Advertisement

U.S. report blames Venezuela’s lack of cooperation for rise in drug trafficking

Share
Kraul is a special correspondent.

A breakdown in anti-drug cooperation between Venezuela and the United States has contributed to an alarming surge in cocaine trafficking from Venezuela, according to a report issued Monday by the U.S. Government Accountability Office.

The volume of drugs passing through Venezuela more than quadrupled from 66 tons in 2004 to 287 tons in 2007, the GAO said. U.S.-Venezuelan counter-narcotics cooperation ended in 2005, as friction intensified between the Bush administration and leftist President Hugo Chavez.

Although Venezuela was already a major corridor for Colombian cocaine before Chavez took office in 1999, the volume has increased to the point that in 2007, one-quarter of all Colombian cocaine produced passed through Venezuela, according to estimates.

Advertisement

The GAO said trafficking has increased in part because of Chavez’s alleged tolerance of Colombian rebels in Venezuelan territory and because of widespread corruption in his military and police ranks.

“Venezuela is caught between the world’s largest producer of cocaine, Colombia, and largest consumer, the United States,” the report concludes. “Nevertheless, absent greater initiative by the Venezuelan government to resume counter-narcotics cooperation with the United States, U.S. efforts to address the increasing flow of cocaine through Venezuela will continue to be problematic.”

Venezuela denies it has failed to hold up its end of the drug fight, saying that it only chooses to no longer work with the United States. In an interview Monday, Venezuela’s ambassador in Washington, Bernardo Alvarez, said the report is “poor analysis that relies on old news and slanted sources.”

“It’s another reflection of a Cold War mentality against Venezuela. Colombia and the United States are exempted from blame. According to the report, it’s all Venezuela’s fault,” Alvarez said.
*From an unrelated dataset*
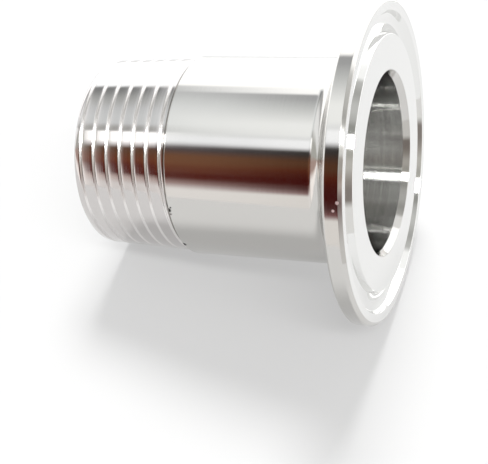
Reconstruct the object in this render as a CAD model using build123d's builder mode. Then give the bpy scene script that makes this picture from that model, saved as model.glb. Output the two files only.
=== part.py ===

Venezuela seizes 28% of all drugs passing through, a higher rate than the United States, Alvarez said.

Luis Fernandez, assistant director of Venezuela’s anti-narcotics police, said the country has seized 25 drug-ferrying airplanes and 30 tons of cocaine this year, and has invested in a $250-million Chinese radar system to detect drug flights.

Advertisement

“We reject this unilateral report from a country that pretends to be the judge of the world,” Fernandez said.

The report was commissioned in early 2008 by the U.S. Senate Foreign Relations Committee to look into allegations that Venezuela was becoming a cocaine trafficking hub.

Sen. Richard G. Lugar (R-Ind.) said in an e-mailed statement that the report’s details reflect “corruption in that country’s government” and “require at a minimum a comprehensive review of U.S. policy towards Venezuela.”

In any case, the GAO report amounts to a harsh official condemnation of what the U.S. sees as Chavez’s failure to stem the rising flow of drugs across Venezuela. American officials usually prefer to discuss the issue off the record for fear of exacerbating already troubled relations between the countries.

After hitting a nadir last year, when each country expelled the other’s ambassador, U.S.-Venezuelan relations have improved since President Obama took office, and full diplomatic relations were restored early this month. But the subject of narcotics is likely to remain a thorny one.

In 2005, Chavez reassigned more than 30 agents who had received training in the U.S., forbidding joint undercover sting operations and recalling intelligence officers working in the United States. He has also winnowed the number of U.S. Drug Enforcement Administration agents by not renewing their work visas, referring to the agents as spies.

Advertisement

Former Venezuelan anti-drug czar Mildred Camero said Monday that once-excellent cooperation between the countries began to go downhill after the short-lived April 2002 coup against Chavez, in which the fiery president believes the United States had a hand.

The GAO report accuses the Chavez government of throwing a “lifeline” to drug-trafficking Colombian rebel groups by affording them “significant support and safe haven” along the border.

The Revolutionary Armed Forces of Colombia, or FARC, is thought to control as much as 60% of Colombian cocaine production and trafficking, the report says. In condemning Chavez for supporting the rebel group, the report relies on the Colombian government’s representations of e-mails recovered in the laptop of FARC commander Raul Reyes, who was killed by Colombian armed forces in a March 2008 raid into Ecuador.

Although Interpol declared a selection of the e-mails as legitimate, Chavez denies giving the FARC refuge and claims the e-mails were part of an elaborate disinformation program to discredit him.